Friday, August 2, 2013

Sticky Wicket: An Issue of Play Ownership

The question regarding the ownership of a dramatic work has been a sticky one since the rise of the director and the increased practice of publishing the play as a literary work.  Figures such as Shakespeare and Moliere were responsible not only for writing their plays, but for the staging and arranging of the entire theatrical event.  Coupled with the fact that, in Elizabethan England, plays were often written collaboratively with numerous company members, and the ownership of the play as an artistic work (intellectual property) was less of an issue than, say, keeping the script itself out of the hands of a rival company.

However, times have changed, and today the theatre must wrestle with the  prospect of who owns a particular show.  Making this situation even more muddy is the declining primacy of the text in a postmodern performance environment.  What is the role of the text?  Is it blueprint?  Is it sacrosanct?  All collaborators are equal, but are some collaborators more equal than others?

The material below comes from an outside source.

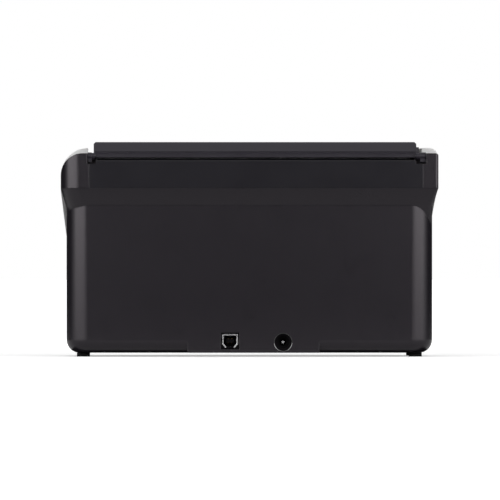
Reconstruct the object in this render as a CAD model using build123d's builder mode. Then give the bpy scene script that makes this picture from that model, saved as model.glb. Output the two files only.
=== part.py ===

Against the backdrop of this confusion comes a conflict between the Perth (Australia) Theatre Company and playwright Lachlan Philpott over a production based off the playwright's script Alienation.  Based off of interviews with people who believed they had been abducted by aliens, artistic differences between the company and the playwright led the playwright to pull his name off the production as well as have a note placed on the seats during opening night that read:
“I would like to acknowledge the people who bravely shared their stories and the actors and creative artists who contributed to this work in good faith.  However, the outcome of this production does not reflect my original scripted or communicated intentions as the playwright."
Q Theatre in Sydney would cancel its 10 day run of the show in solidarity with the playwright.  Other theatres which were planning on hosting the show are waiting to see the outcome of the dispute.  Details of the precise nature of the alteration are sketchy, particularly the differences between the script and the final performance.  Suffice it to be said, he felt that it was no longer the script that he had written, and therefor he removed his name from the project.

Quite simply, things change in collaboration.  And often the playwright is considered a chief authority in the process, the rest being held as collaborators to realize the playwright's vision onstage.  However, this assumes that the playwright knows and can communicate their intentions effectively through the script.  Or that one is capable of knowing such an intention.  Lyn Gardner, writing on the subject for The Guardian, asks why we will readily cut from Shakespeare, Moliere, or Ibsen, but recoil from doing so to Miller, Williams, or Philpott.

We should stop here a moment to recognize that contemporary playwrights enjoy certain protections under copyright law that their older colleagues do not.  However, the question here seems to be much closer to that which is right and ethical as opposed to that which is necessarily legal.  A number of authors are so protective of their works, they will legally stipulate that not a word can be cut or changed ( Edward Albee), while others say "do what you will, please give me proper credit" (Charles Mee). 

Collaboration is a process that requires professional respect and understanding.  Anything less, and you see a situation like that on display in Perth.  Yet it seems the playwright in this case is trying to have things both ways.  I must ask Mr. Philpott, "If it is not your play, what is the purpose of the note?"  Such an event seems like grandstanding, not unlike resigning in protest.  Perhaps I should request the right to leave a note on the seats at my local regional theatre's new production of Clybourne Park.  After all, it isn't the play I wrote.